明治33年(1900)に87歳で死去。没後は彼の弟子たちによって「雀里会(じゃくりかい)」が結成され、『南淵百絶(なんえんひゃくぜつ)』などを出版するとともに、毎年命日には墓参して雀里の遺徳を偲んだ。

〔墓所〕善応寺

[ まちだ かしょう ]町田 佳聲(1888~1981)

町田佳聲(本名・町田嘉章)は、明治21年(1888)に伊勢崎町(現在の三光町)で誕生。生家は善応寺の檀徒で醤油業を営む豪商であり、彼の親類にあたる当主の町田傳七は、筆頭檀徒総代として昭和7年(1932)の当山本堂再建に尽力した。
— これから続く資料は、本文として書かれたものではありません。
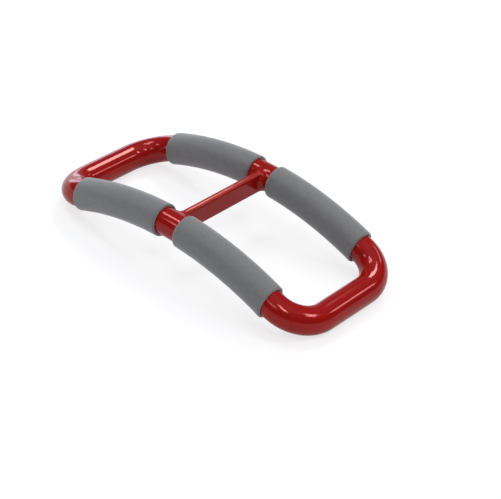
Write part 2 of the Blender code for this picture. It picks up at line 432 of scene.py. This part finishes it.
# A torus, whose rings of vertices are moved one after the other to the bead's places round the crossbar.
bpy.ops.object.select_all(action="DESELECT")
bpy.ops.mesh.primitive_torus_add(
    major_segments=fillet_stations,
    minor_segments=fillet_across + fillet_flank + 1,
)
fillet = bpy.context.object
bead = iter(fillet.data.vertices)
for station in range(fillet_stations):
    for point in fillet_outline(station / fillet_stations):
        next(bead).co = point
bpy.ops.object.mode_set(mode="EDIT")
face_outwards()
finish_piece(fillet, "fillet_weld_front")
fillet.data.materials.append(red_paint("red_paint_on_weld"))
back_fillet = copy_piece(fillet, "fillet_weld_back")
back_fillet.data.transform(half_round)
for piece, node in ((fillet, "bar_weld_front"), (back_fillet, "bar_weld_back")):
    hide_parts(node)
    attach(piece, "root")


# Butt joints. Where the bows meet, a short steel liner inside the tube lines them up, and a ring of weld,
# dressed flush and painted, fills the gap. Both are covered by a grip.
steel_light = (0.42, 0.41, 0.40, 1)
steel_dark = (0.294, 0.287, 0.28, 1)


def add_ramp(tree, value, stops):
    """Adds a colour ramp that reads a value, through stops that are each a place and a colour."""
    ramp = tree.nodes.new("ShaderNodeValToRGB")
    tree.links.new(value, ramp.inputs["Fac"])
    elements = ramp.color_ramp.elements
    elements.remove(elements[1])
    elements[0].position, elements[0].color = stops[0]
    for place, colour in stops[1:]:
        elements.new(place).color = colour
    return ramp.outputs


def drawn_steel():
    """Bare steel tube, with fine lines along it from the drawing."""
    made, tree = start_material("drawn_steel")
    place = tree.nodes.new("ShaderNodeTexCoord").outputs["Object"]
    stretch = add_node(tree, "ShaderNodeMapping", {"Vector": place, "Scale": (0.05, 1, 1)})
    grain = add_node(tree, "ShaderNodeTexNoise", {
        "Vector": stretch["Vector"],
        "Scale": 900.0,
        "Detail": 3.0,
    })
    shade = add_ramp(tree, grain["Fac"], ((0, steel_dark), (1, steel_light)))
    dull = add_node(tree, "ShaderNodeMapRange", {"Value": grain["Fac"], "To Min": 0.28, "To Max": 0.52})
    feed(tree, tree.nodes["Principled BSDF"], {
        "Base Color": shade["Color"],
        "Metallic": 1.0,
        "Roughness": dull["Result"],
    })
    return made


liner_finish = drawn_steel()
weld_finish = red_paint("red_paint_on_butt_weld")
for side in ("front", "back"):
    for node, finish in ((f"liner_{side}", liner_finish), (f"butt_weld_{side}", weld_finish)):
        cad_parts[node].data.materials.clear()
        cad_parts[node].data.materials.append(finish)


# Foam grips. Four sleeves of grey closed-cell foam, each one hand long, slit underneath so that they go
# round the closed loop, and glued. Their ends are cut square towards the middle, and towards the corners
# half-way between square and plumb, with the edges rubbed round.
grip_radius = 0.0193
grip_bore = 0.01605
grip_end_reach = 0.1436
grip_end_lean = math.radians(10.5)
grip_edge = 0.0019
grip_lip = 0.0011
grip_spare = 0.003
grip_corner_angle = 0.5
grip_sides = 96
grip_arch_steps = 84
grip_corner_steps = 18
grip_edge_steps = 6
seam_half_width = 0.0004
seam_depth = 0.0005
skin_margin = 0.0001
plumb_margin = 1e-6
foam_light = (0.189, 0.19, 0.191, 1)
foam_dark = (0.149, 0.15, 0.151, 1)

# The sleeve is drawn too long at both ends, on into the corner, and cut there afterwards.
grip_start = bare_middle / 2 / arch_radius
spare_angle = grip_spare / arch_radius
grip = ring_across_tube(grip_start - spare_angle, grip_sides, grip_radius)
bend(arch_angle - grip_start + spare_angle, arch_centre, across, grip_arch_steps)
run_straight(outward * arch_to_corner)
bend(grip_corner_angle, front_corner, upward, grip_corner_steps)
face_outwards()
finish_piece(grip, "foam_grip")
add_modifier(grip, "SOLIDIFY", thickness=grip_radius - grip_bore, offset=-1)


def centreline(point):
    """The nearest point on the centreline of the front long side or its right corner, and the way down."""
    past_arch = (point - corner_line).dot(outward)
    if past_arch > 0:
        from_corner = point - front_corner
        from_corner -= upward * from_corner.dot(upward)
        return front_corner + from_corner.normalized() * corner_radius, -upward
    if past_arch > -arch_to_corner:
        return corner_line - across * half_width + outward * past_arch, -upward
    out = Vector((point.x - arch_centre.x, 0, point.z - arch_centre.z)).normalized()
    return arch_centre + arch_radius * out - across * half_width, -out


def on_seam(point):
    """Whether a point lies straight under the centreline, outside the bore."""
    nearest, down = centreline(point)
    from_line = point - nearest
    outside_bore = from_line.length > grip_bore + skin_margin
    return outside_bore and from_line.normalized().dot(down) > 1 - plumb_margin


# The lowest edges become a narrow strip, whose middle line will be sunk as the slit.
bpy.ops.object.mode_set(mode="EDIT")
bpy.ops.mesh.select_mode(type="EDGE")
bpy.ops.mesh.select_all(action="DESELECT")
bpy.ops.object.mode_set(mode="OBJECT")
for edge in grip.data.edges:
    edge.select = all(on_seam(grip.data.vertices[corner].co) for corner in edge.vertices)
bpy.ops.object.mode_set(mode="EDIT")
bpy.ops.mesh.bevel(offset=seam_half_width, segments=2, profile=0.5, affect="EDGES")

# Each end is cut and closed, and rings of corners are cut into the sleeve near it, for the rounding.
end_rise = math.sqrt(arch_radius ** 2 - grip_end_reach ** 2)
grip_ends = (
    (arch_centre + arch_radius * out_of_arch(grip_start), -along_arch(grip_start)),
    (arch_centre + Vector((grip_end_reach, 0, end_rise)), along_arch(grip_end_lean)),
)
for place, way in grip_ends:
    bpy.ops.mesh.select_all(action="SELECT")
    bpy.ops.mesh.bisect(plane_co=place, plane_no=way, clear_outer=True)
    bpy.ops.mesh.bridge_edge_loops()
    for step in range(1, grip_edge_steps + 1):
        depth = grip_edge * (1 - math.cos(math.pi / 2 * step / grip_edge_steps))
        bpy.ops.mesh.select_all(action="SELECT")
        bpy.ops.mesh.bisect(plane_co=place - way * depth, plane_no=way)
face_outwards()
bpy.ops.object.mode_set(mode="OBJECT")

# The edges of both ends are rubbed round, outside and in the bore, and the slit is sunk.
for vertex in grip.data.vertices:
    nearest, down = centreline(vertex.co)
    out = (vertex.co - nearest).normalized()
    outside = (vertex.co - nearest).length > grip_radius - skin_margin
    edge = grip_edge if outside else grip_lip
    trim = seam_depth if on_seam(vertex.co) else 0
    for place, way in grip_ends:
        short = edge - (place - vertex.co).dot(way)
        if short > 0:
            out -= way * out.dot(way)
            trim = max(trim, edge - math.sqrt(edge ** 2 - min(short, edge) ** 2))
    vertex.co += out * (-trim if outside else trim)
bpy.ops.object.shade_smooth_by_angle(angle=smooth_angle)


def grey_foam():
    """Dull grey closed-cell foam, mottled, with fine pores whose pits carry painted shade, and a soft sheen.
    """
    made, tree = start_material("grey_foam")
    place = tree.nodes.new("ShaderNodeTexCoord").outputs["Object"]
    mottle = add_node(tree, "ShaderNodeTexNoise", {
        "Vector": place,
        "Scale": 240.0,
        "Detail": 3.0,
        "Roughness": 0.8,
    })
    shade = add_ramp(tree, mottle["Fac"], ((0.3, foam_dark), (0.7, foam_light)))
    cells = add_node(tree, "ShaderNodeTexVoronoi", {"Vector": place, "Scale": 1400.0})
    # Painted shade: the colour is darkened by up to a fifth in the pits of the pores, where the bump sinks.
    pore_shade = add_node(tree, "ShaderNodeMapRange", {
        "Value": cells["Distance"],
        "From Min": 0.0,
        "From Max": 0.35,
        "To Min": 0.8,
        "To Max": 1.0,
    })
    pore_shaded_foam = add_node(
        tree,
        "ShaderNodeVectorMath",
        {0: shade["Color"], "Scale": pore_shade["Result"]},
        operation="SCALE",
    )
    bump = add_node(tree, "ShaderNodeBump", {"Distance": 0.00008, "Height": cells["Distance"]})
    feed(tree, tree.nodes["Principled BSDF"], {
        "Base Color": pore_shaded_foam["Vector"],
        "Roughness": 0.65,
        "Diffuse Roughness": 1.0,
        "Specular IOR Level": 0.8,
        "Sheen Weight": 0.7,
        "Sheen Roughness": 0.4,
        "Normal": bump["Normal"],
    })
    return made


grip.data.materials.append(grey_foam())
other_hand = Matrix.Scale(-1, 4, (1, 0, 0))
for side, end, turned, flipped in (
    ("front", "right", False, False),
    ("front", "left", False, True),
    ("back", "left", True, False),
    ("back", "right", True, True),
):
    sleeve = copy_piece(grip, f"foam_grip_{side}_{end}")
    if flipped:
        sleeve.data.transform(other_hand)
        sleeve.data.flip_normals()
    if turned:
        sleeve.data.transform(half_round)
    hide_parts(f"grip_{side}_{end}")
    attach(sleeve, "root")
bpy.data.objects.remove(grip)


# Studio. A plain white floor on which the handle stands, a dim room with a pale ceiling, four large soft
# boxes high up all round, five small ones below them, and daylight from a window on the far left.
floor_level = crown_height - arch_drop - tube_radius
floor_size = 12
floor_grey = (0.78, 0.78, 0.78, 1)
seen_grey = (0.28, 0.28, 0.28, 1)
seen_glow = 0.73
mirrored_share = 0.5

bpy.ops.object.select_all(action="DESELECT")
bpy.ops.mesh.primitive_plane_add(size=floor_size, location=(0, 0, floor_level))
floor = bpy.context.object
floor.name = "floor"

# The camera sees the floor as white, with the handle's shadow on it. The light that it sends up to the
# handle is that of a pale grey floor, and reflections show it half-way between the two.
floor_paint, tree = start_material("pale_floor")
ray = tree.nodes.new("ShaderNodeLightPath").outputs
mirrored = add_node(
    tree,
    "ShaderNodeMath",
    {0: ray["Is Glossy Ray"], 1: ray["Is Transmission Ray"]},
    operation="ADD",
)
seen = add_node(
    tree,
    "ShaderNodeMath",
    {0: mirrored[0], 1: mirrored_share, 2: ray["Is Camera Ray"]},
    operation="MULTIPLY_ADD",
    use_clamp=True,
)
shade = add_node(
    tree,
    "ShaderNodeMix",
    {"Factor": seen[0], "A": floor_grey, "B": seen_grey},
    data_type="RGBA",
)
glow = add_node(tree, "ShaderNodeMath", {0: seen[0], 1: seen_glow}, operation="MULTIPLY")
feed(tree, tree.nodes["Principled BSDF"], {
    "Base Color": shade["Result"],
    "Roughness": 1.0,
    "Specular IOR Level": 0.0,
    "Emission Color": (1, 1, 1, 1),
    "Emission Strength": glow[0],
})
floor.data.materials.append(floor_paint)
floor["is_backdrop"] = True

# The room is white up to a little above the horizon, dim above that, and paler towards the ceiling. Its
# heights are angles in degrees.
white_height = 6.6
room_levels = ((7.6, 0.12), (30, 0.14), (48, 0.32), (57, 0.32), (66, 0.65))
room_tint = (0.95, 1, 1.15)
stops = [(math.sin(math.radians(white_height)), (1, 1, 1, 1))]
for height, level in room_levels:
    stops.append((math.sin(math.radians(height)), (*(level * part for part in room_tint), 1)))
world = bpy.data.worlds.new("studio")
bpy.context.scene.world = world
world.use_nodes = True
tree = world.node_tree
look = tree.nodes.new("ShaderNodeTexCoord").outputs["Generated"]
look_parts = add_node(tree, "ShaderNodeSeparateXYZ", {"Vector": look})
room = add_ramp(tree, look_parts["Z"], stops)
feed(tree, tree.nodes["Background"], {"Color": room["Color"], "Strength": 1.0})

# The lamps' places, sizes and tilts are angles in degrees, as seen from the handle. Their levels are how
# bright they look from there, and their distances are in metres.
daylight = (0.8, 0.95, 1.3)
shaded_daylight = (0.92, 0.98, 1.15)
lamp_light = (1, 0.98, 0.94)
for name, bearing, height, wide, high, tilt, level, distance, colour in (
    ("soft_box_back_left", 110.5, 52.2, 20.5, 9, -32, 16, 4, lamp_light),
    ("soft_box_back_right", 33, 51.8, 18, 8, 24, 12, 4, lamp_light),
    ("soft_box_front_right", -36, 60.5, 8, 18, 0, 13, 4, lamp_light),
    ("soft_box_left", 181, 67, 17, 8, 0, 10, 4, shaded_daylight),
    ("small_box_left", 180, 56.3, 10, 8.2, 0, 11, 4, lamp_light),
    ("small_box_back_right", 51, 34.5, 9, 6, 0, 9, 4, lamp_light),
    ("small_box_back", 83.5, 33, 7, 10, 0, 4, 4, lamp_light),
    ("small_box_front_left", -132, 43, 10, 10, 0, 6, 4, lamp_light),
    ("small_box_front", -77, 45.5, 13, 11, 0, 4, 4, lamp_light),
    ("window", 137, 16, 44, 20, 0, 0.3, 4, daylight),
    ("near_window", 155, 7.5, 34, 9, 0, 2.2, 0.7, daylight),
):
    bearing, height = math.radians(bearing), math.radians(height)
    way = Vector((
        math.cos(bearing) * math.cos(height),
        math.sin(bearing) * math.cos(height),
        math.sin(height),
    ))
    bpy.ops.object.light_add(type="AREA", location=way * distance)
    lamp = bpy.context.object
    lamp.name = lamp.data.name = name
    facing = way.to_track_quat("Z", "Y").to_matrix()
    lamp.rotation_euler = (facing @ Matrix.Rotation(math.radians(tilt), 3, "Z")).to_euler()
    lamp.data.shape = "RECTANGLE"
    lamp.data.size = 2 * distance * math.tan(math.radians(wide / 2))
    lamp.data.size_y = 2 * distance * math.tan(math.radians(high / 2))
    lamp.data.color = colour
    lamp.data.energy = level * math.pi * lamp.data.size * lamp.data.size_y
    lamp.visible_camera = False

bpy.context.scene.view_settings.view_transform = "Standard"


# Camera, at the photograph's viewing angle: in front of the handle, to the right of it and above it.
lens = bpy.data.cameras.new("camera")
lens.lens = 109.66
lens.sensor_width = 36
camera = bpy.data.objects.new("camera", lens)
camera.location = (0.95295, -1.07806, 0.99098)
camera.rotation_euler = [math.radians(turn) for turn in (55.2213, -3.3433, 42.3475)]
bpy.context.scene.collection.objects.link(camera)
bpy.context.scene.camera = camera

low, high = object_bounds()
佳聲は、旧制前橋中学において同級の萩原朔太郎の影響を受け、織物の図案を学ぶため東京美術学校(現在の東京芸術大学)に進学。卒業後に長唄や三味線などを習い始め、大正15年(1926)のNHK開局と同時に入社。邦楽担当として、北原白秋とともに数多くの名曲を発表するなどして活躍。

その後、民俗学者・柳田国男の薫陶を受けて、日本全国の民謡研究に従事。40年以上にわたり全国をまわって調査を続け、昭和55年(1980)に『日本民謡大観』を完成させた。

昭和26年(1951)に藝術選奨文部大臣賞、昭和56年(1981)に吉川英治文化賞をそれぞれ受賞している。

〔墓所〕不明
町田佳聲

町田とく

[ まちだとく ]町田とく(1886~1950)

町田とくは、群馬県初の女性県議会議員。先述の町田佳聲の親類にあたる。彼女は夫の町田傳七に先立たれた後、家業の醤油製造業を切り盛りしていた賢夫人であった。

第二次大戦後、日本でも女性参政権が認められる中、昭和22年(1947)に実施された群馬県議会議員選挙において、とくは婦人会の支援のもと無所属・中立の立場で立候補。その結果、県内でただ一人、女性として初めての当選を果たした。

彼女は、食糧難の中で家事育児に追われる主婦層の立場を代弁するとともに、昭和22年のカスリン台風の際には、被災地を駆け回るなどして精力的に活躍した。

在職中の昭和25年(1950)に死去。享年64歳。